Sales growth of 27.55 per cent is excellent on its own, making the January-March 2006 period the best performing quarter of FY06. With soaring commodity prices, there has been some pressure on the raw material front, with costs for these 965 companies, going up 25.22 per cent. But this includes companies in the software, financial and logistics sectors, which do not use raw materials. For manufacturing companies, the rise in raw material costs has been higher at 27.12 per cent on sales growth of 23.6 per cent. Nevertheless, the operating profit growth for these companies was 30.14 per cent as the increase in employee costs was just under 15 per cent.
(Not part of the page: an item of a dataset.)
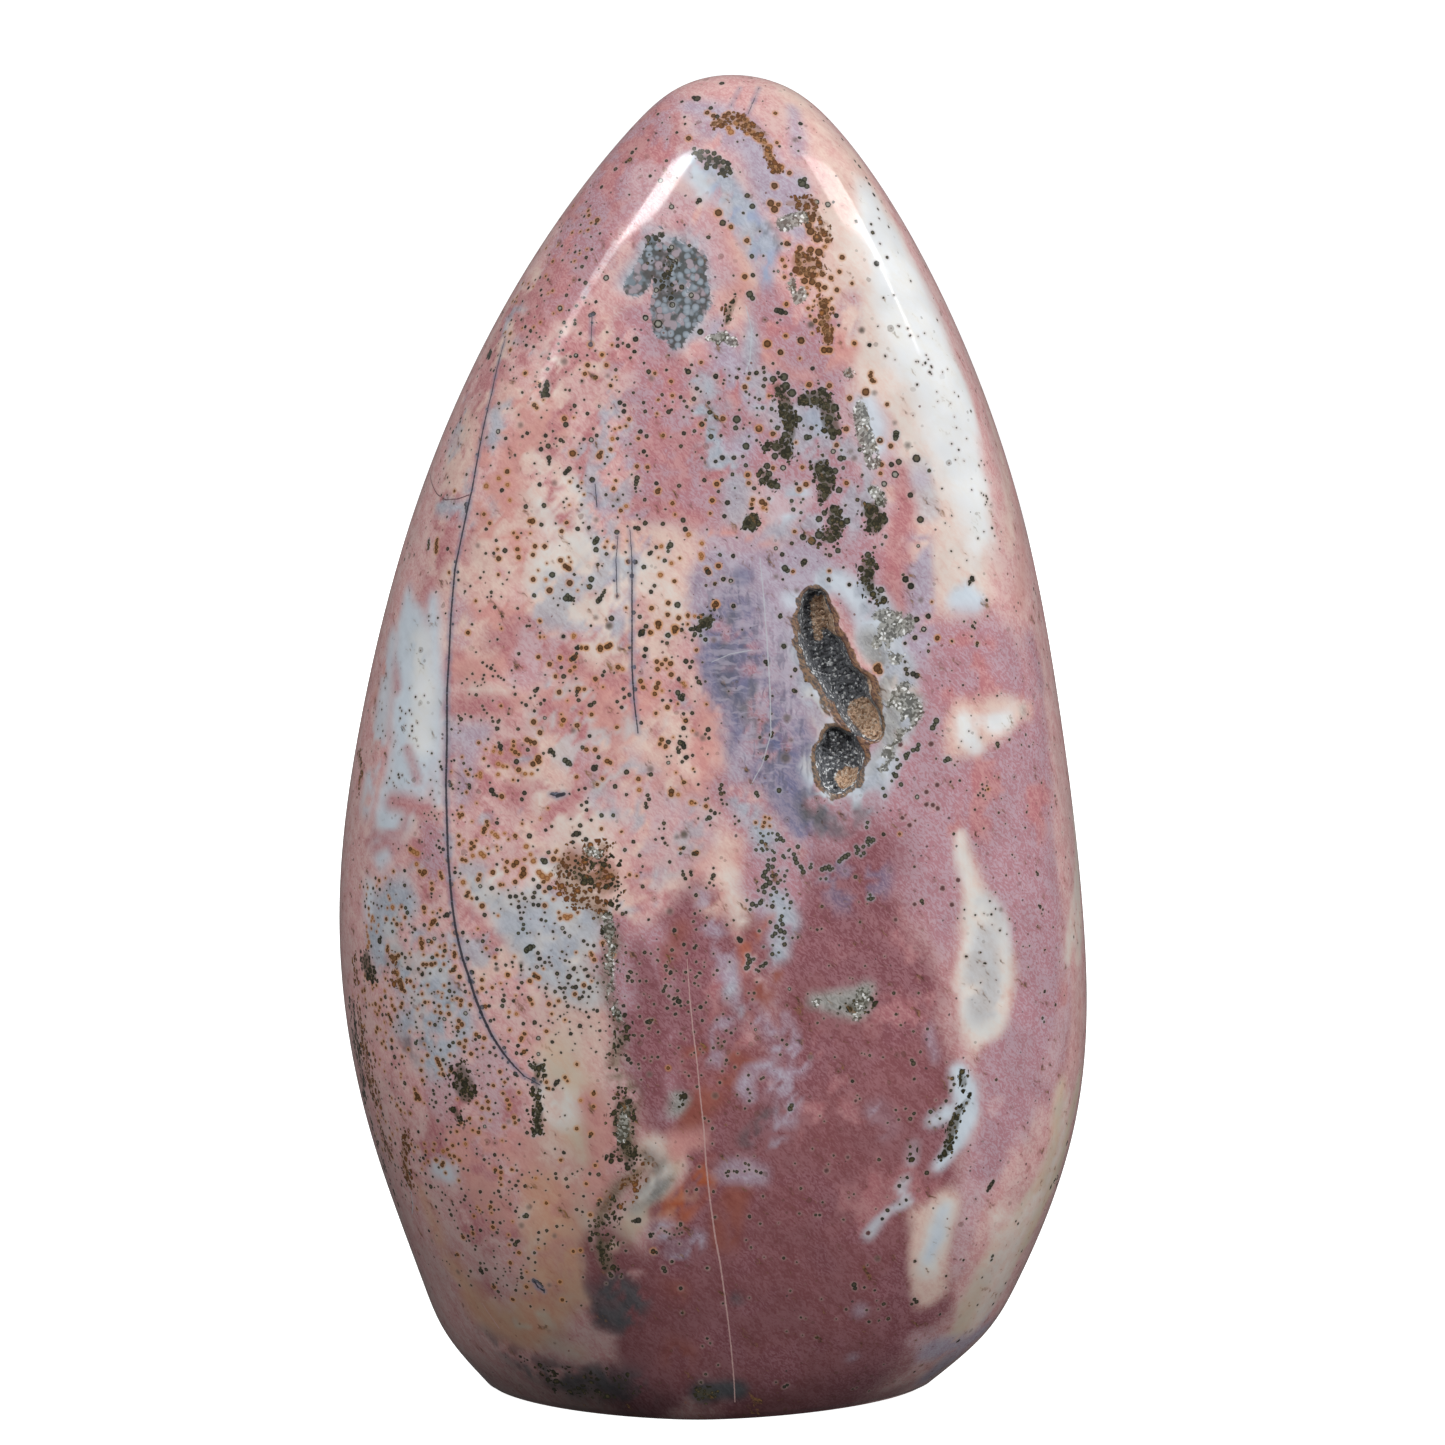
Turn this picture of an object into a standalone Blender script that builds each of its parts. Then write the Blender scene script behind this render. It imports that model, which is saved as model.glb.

Employee costs have been on the rise too, but not as much for the manufacturing sector. For the entire corporate sector, employee costs have risen 23.31 per cent, less than the rise in raw material costs. But for the top 30 software companies, employee costs have risen 53.42 per cent compared to a 37.55 per cent rise in revenues. Still operating profits grew marginally higher than revenues at 37.93 per cent. Thus, either raw material costs or employee costs -- depending on the nature of business - - have put pressure on operating profit growth, which has been slightly muted. On the other hand, India Inc's net profit growth has been far more impressive, with a tight control on interest costs, which grew only 20.61 per cent, and relatively lower depreciation charges, which went up 19.04 per cent. The increase in taxes has been quite low at just 11.83 per cent, which has pushed up India Inc's bottom line.
 
While the picture indicates a blockbuster performance, there are a few things investors need to remember. First, software companies, the early birds to announce their results, skew the numbers. Their depreciation costs are low, most of them are debt-free and their taxes are low since they enjoy significant export incentives. Plus, there are companies such as Reliance Industries, BPCL, Kochi Refineries and Bharti Airtel, which have huge pre-tax profits, but their tax outgo as a percentage of pre-tax profits is less than 10 per cent. No wonder then that operating profit margins for the 965 companies have gone up.
 
No doubt, corporate performance has been impressive in the March 2006 quarter with a little help from other income, which has risen 21.52 per cent. But it is too early to extrapolate this trend to predict that the overall results are going to be equally strong. One still needs to wait for the other index heavyweights such as ITC, L&T, ONGC, Tata Steel and Tata Motors, which are yet to announce results. Also, going forward, the cost pressures, be it on account of raw materials or employees are not going away. In addition, the uptrend in interest rates and higher depreciation charges on account of expansion plans of some companies are not going to result in similar growth in profitability over the next few quarters, unless demand remains strong.